No wonder a recent study showed Millennials to be the most anxious and depressed age group.

Listen up for a minute, fellow Gen Yers. I’m not going to tell you to lower your expectations or stop trying to create a fulfilling life. But I am going to tell you this: slow your roll. Let’s turn the pressure cooker down a few notches.

Forget expectations. Forget the pressure of choosing the right career. Forget social media. For a moment, take a deep breath and forget about everything you were inadvertently raised to worry about. Consider your life from a different perspective.

To my parents, I’ve already accomplished a lot. I moved across the country. I found a full-time job. I hiked to the top of mountains, tried rock climbing and am taking full advantage of the new state I live in. Even though I don’t like my current job, I’ve only been there for a year. To them, I am young. To them, I have plenty of time to mold my career into something I’ll enjoy.

We are expected to decide what we want to do as soon as we can and go after it. While this pressure isn’t completely off base (psychologist Meg Jay brings up some good points), it’s healthy to take a note from our parents and look at our lives from another perspective every now and then.

Make a list of accomplishments you’re proud of, no matter how small. Stop focusing on what your life could or should be and reflect on the positives of what it already is.

Relax, Millennials. During your quest to find life-long purpose and happiness, take some time to look around. Try not to step on the joy your life already possesses.

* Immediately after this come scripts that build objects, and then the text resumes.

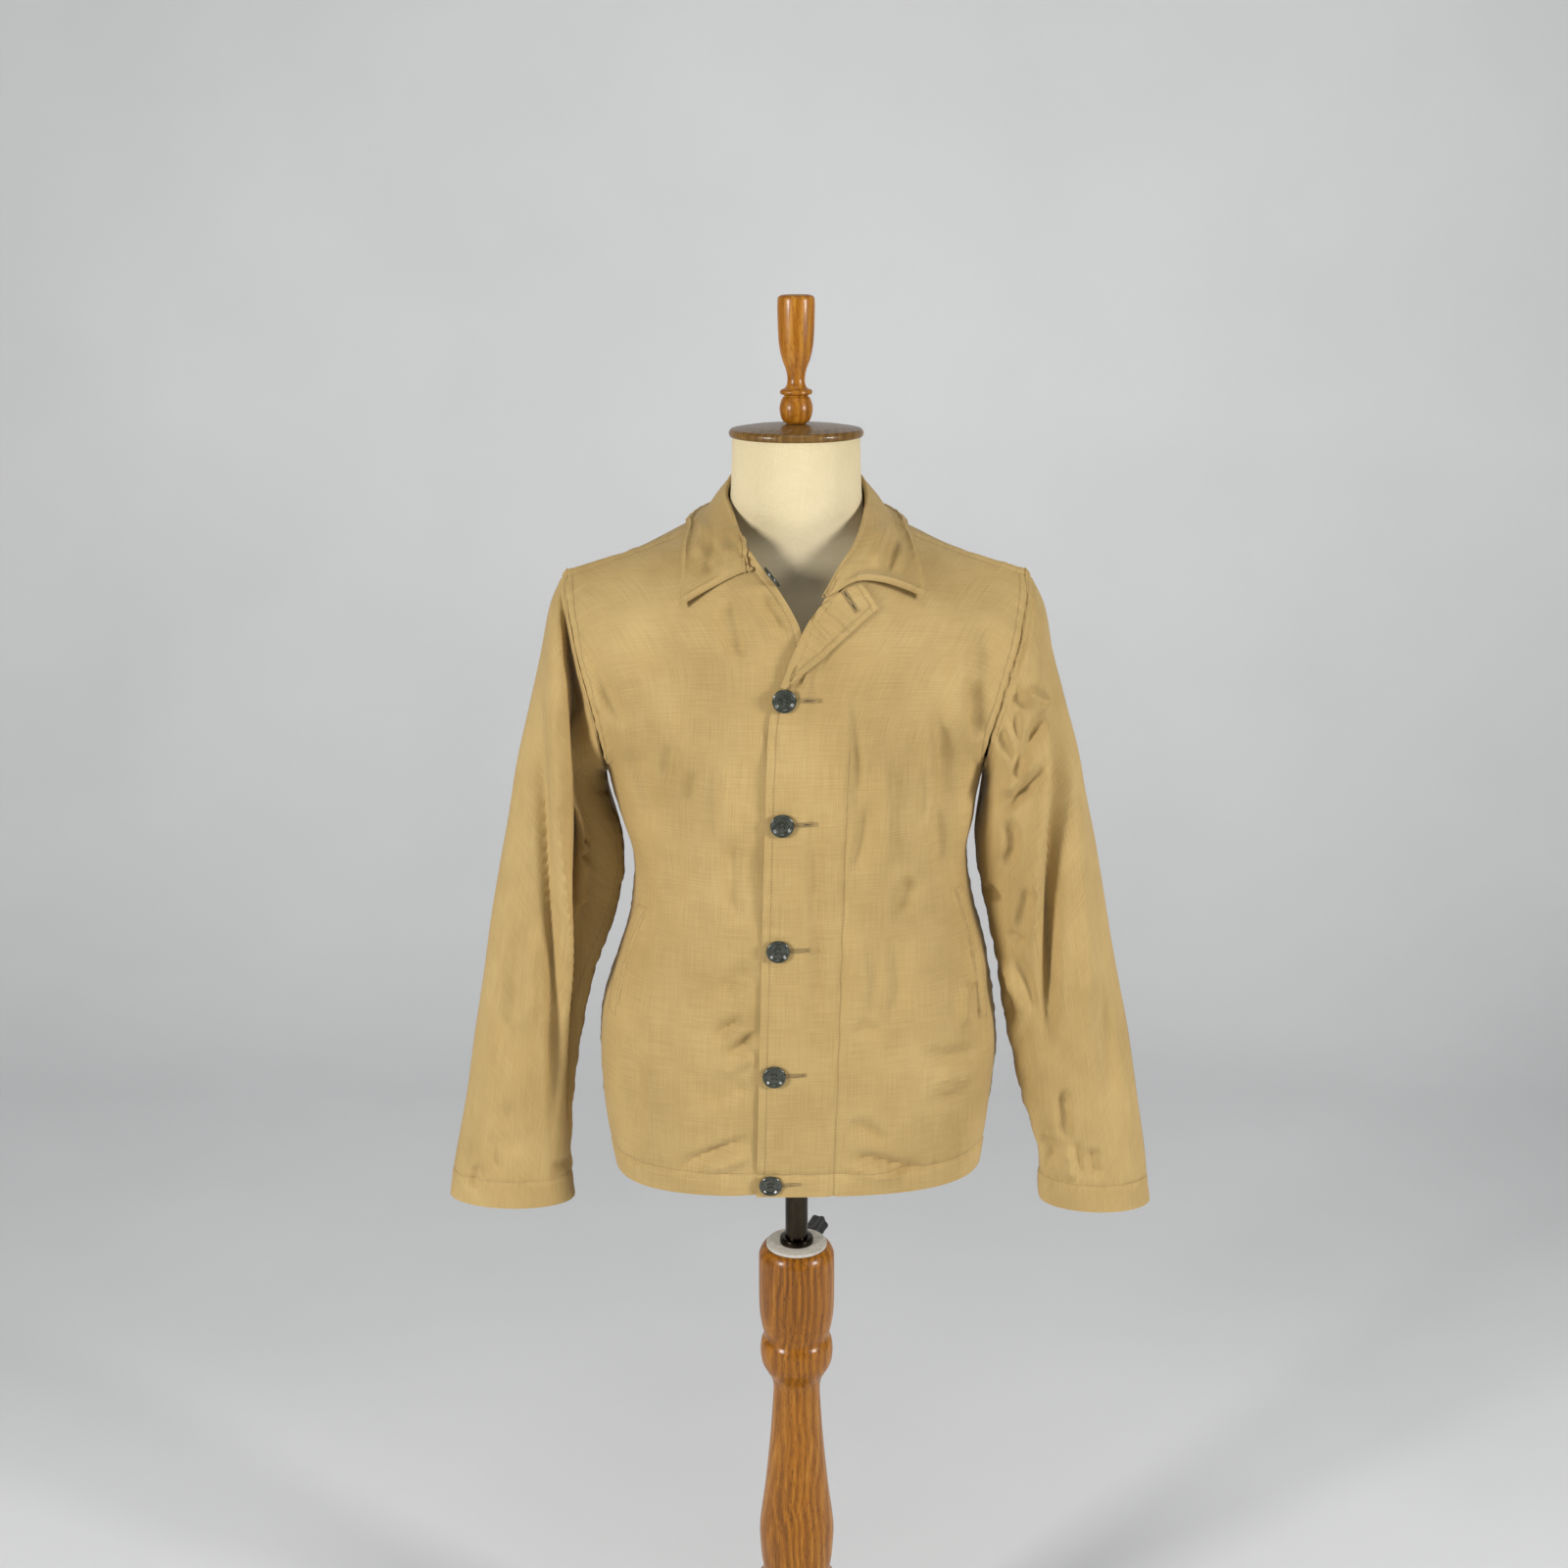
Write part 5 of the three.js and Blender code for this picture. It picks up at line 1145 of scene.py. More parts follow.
def sleeve(name, hand, rows, front_creases, back_creases):
    t = np.linspace(0, SLEEVE_LAST_ROW, SLEEVE_ROWS + 1)[:, None]
    angle = (2 * math.pi * np.arange(SLEEVE_SIDES) / SLEEVE_SIDES)[None, :]
    t2, angle2 = np.broadcast_arrays(t, angle)
    grid = sleeve_oval(rows, hand, t2, angle2)
    hold = (np.maximum(0, 1 - t / 3) ** 2)[..., None]
    start = sleeve_oval(rows, hand, np.zeros_like(angle2[:1]), angle2[:1])
    grid = grid + (armhole(hand, SLEEVE_SIDES)[None] - start) * hold
    grid[..., 0] += hand * 0.4 * hold[..., 0]
    normals = normals_of(grid, hand, True)
    down, around = lengths(grid, 0), lengths(grid, 1)
    x, z = grid[..., 0], grid[..., 2]
    facing = np.sin(angle2)
    lift = creases(x, z, front_creases) * smooth(facing * 2)
    lift += creases(x, z, back_creases) * smooth(-facing * 2)
    if hand < 0:
        lift += ledge(x, z) * smooth(facing * 2.2)
    else:
        aside = x - np.interp(z, *INNER_SEAM)
        drawn = groove(aside, 3, 0.7) + pucker(87, down, aside, 12, 1.2, 10)
        lift += drawn * smooth(facing * 2.5) * smooth((960 - z) / 50)
    lift += undulation(65 if hand > 0 else 68, around, down)
    lift *= smooth(down / 22) * smooth((down[-1:] - down) / 24)
    cuff = down[-1:] - down
    seed = 70 if hand > 0 else 80
    lift += 0.5 * smooth((CUFF_HEM - cuff) / 1.5) + groove(cuff - CUFF_HEM, 1.5, 0.45)
    lift += pucker(seed, around, cuff - CUFF_HEM, 8, 0.45, 10)
    lift += groove(down - SEAM_STITCH, 1.4, 0.4) + pucker(seed + 2, around, down - 3, 8, 0.6, 13)
    inner = (angle2 - math.pi) * around[:, -1:] / (2 * math.pi)
    lift += groove(inner, 2.0, 0.7) + groove(inner - hand * SEAM_STITCH, 1.4, 0.3)
    lift += pucker(seed + 4, down, inner, 9, 0.7, 12)
    grid = grid + normals * lift[..., None]
    tuck = np.array((1, 0.35))[:, None, None]
    inward = unit(grid[:1] - grid[2:3])
    grid[:2] += tuck * (TUCK_IN * inward - TUCK_UNDER * normals[:1])
    normals = normals_of(grid, hand, True)
    made = shell(name, grid, normals, CLOTH, around, down, True, hand)
    return made, grid, normals, down, around


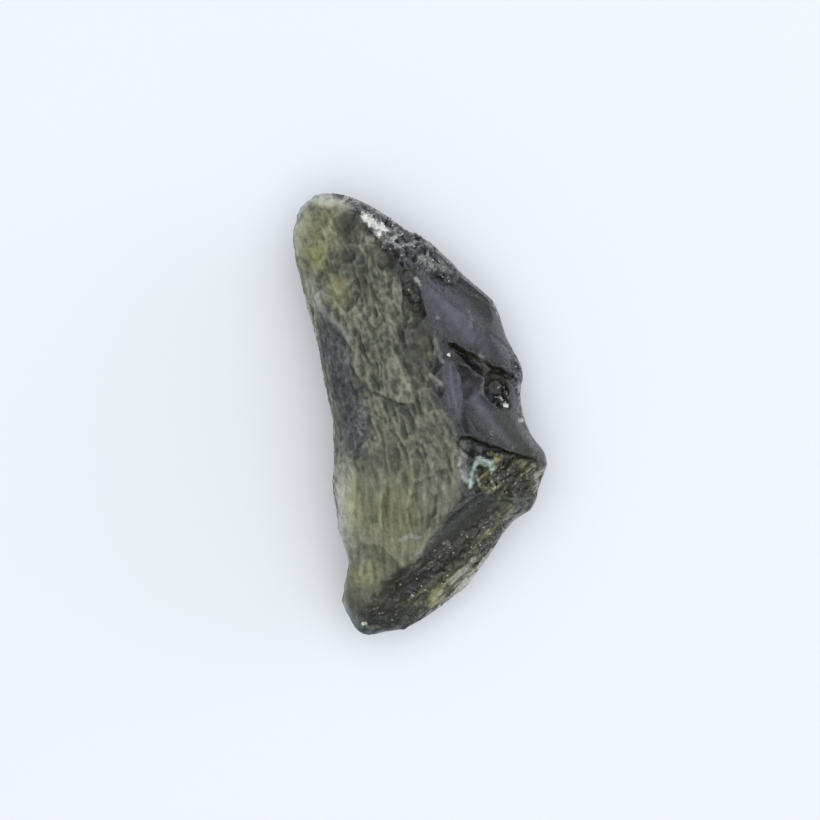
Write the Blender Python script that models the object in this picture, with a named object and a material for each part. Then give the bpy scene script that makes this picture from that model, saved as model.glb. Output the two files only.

Now I want to know:  What are your strategies for finding joy in what you have done, rather than focusing on what you haven’t?

Photo Credit: @jackeliiine

About the author: Lauren is a 20-something who moved from Wisconsin to Colorado after graduating college. Like many Millennials, she’s still working on finding her dream job, whatever that is. In the meantime she’s exploring what the Rocky Mountains have to offer and blogging about the ups and downs of life as a young adult at http://lifeonabranch.wordpress.com/

What do you think?

7 comments… add one

  • This post is great. Thank you for writing this Lauren! I, like almost every millennial I know, have had the same issues and crises that you have had. When I first finished school, I got a job that I hated. And I mean, HATED. I needed some security for financial and healthcare reasons. But I sacrificed a lot of myself for a paycheck and insurance. My parents wanted me to stick it out and move up in the corporation, but it didn’t work out. But life takes good turns sometimes. After a lot of soul searching (and depressing moments) I found a career path I like. And now things are much better.
    We have a lot of options as a generation. We get to discover our passions and go with it. But with all of those options we are still very limited in other ways. Sometimes our passions don’t benefit us financially. Sometimes they don’t provide insurance. Sometimes we live paycheck to paycheck. And sometimes we find out our passions were best served as the life part of “work-life” balance. Life is a lot of trial and error. But we get to live it regardless and that means we have the opportunity to make mistakes and create waves.

    • I’m glad you can relate! Yeah it sounds like you were in a similar spot that I’m in now. It’s hard to really justify walking away from a job when there are bills to pay! I’m happy to hear you found a career that you like. I think we’ll all get there eventually, but it does take a lot more work than most people realize. Thank you so much for adding your thoughts! You’ve giving me hope for a better future :)

      • One piece of advice I can give you is to keep your head up. I gave up on life for a while, and I regret it. My opportunity was around the corner, and I was sitting there feeling bad about myself. We have to grab the opportunities for ourselves. Getting down about predicaments we’re in can cloud our minds and make us miss them. Nothing lasts forever as long as you want to change it.

  • […] I recently wrote a guest post on Working Self describing the pressure that Millennials put themselves under and the importance of releasing that stress. If you haven’t already read the post, you should check it out! […]

  • Great post. I often find myself dramatically thinking, “It’s been five years since I graduated college and I haven’t done ANYTHING.” And then I have to force myself to realize that that is extremely untrue, I’ve actually done a ton of things and had many valuable experiences, and just because my career isn’t where I want it to be right now doesn’t mean all that time was ‘wasted’. And, life is short, but it’s also long…there’s time.

    • So true! We’re at a weird age because there are so many things we could be doing right now… digging into a career, getting married, starting a family, traveling… so when we think about what we’re doing with all that in mind, it can seem like nothing. And it can seem like we’re wasting time because there’s so much to do! But at the same time, you’re right; we still have a lot of possibilities and exciting moments ahead of us.

  • Great writing, as always Lauren!! I always look forward to reading your advice :)

    I think all of this also applies once you’ve secured a dream job. There can be the same kind of pressure (often self-inflicted) and thoughts of “is this a good fit for me” and “what happens now…now that I’ve gotten there – wherever ‘there’ is supposed to be.”

    The older I get, and the more experience I gain, I’m realizing the real lesson to be gleaned is that we aren’t alone in these trials. So many of us are in the same boat, and it’s normal for that “five to ten year plan” to become blurry around the edges. Maybe you know somewhat where you want to end up, or what you want to be doing, but it’s okay to take varying routes to get there. It’s also okay to change your mind along the way. At the end of the day, even if you don’t end up with what you want, you’ll often get what you need. That’s my kind of happily ever after ;)

    • Eloquently put, Tiffany! I wouldn’t expect any less from you ;) Yes, I think as a child there’s this belief that adults have it all figured out and know exactly what they’re doing. Strangely enough, we hold onto this thought until we actually experience adulthood for ourselves. The possibilities are endless, so it’s hard to look at your life as a whole and say, “Yes. This is 100% right.” But if we can gather bits and pieces at a time, hopefully the bigger picture will come together eventually.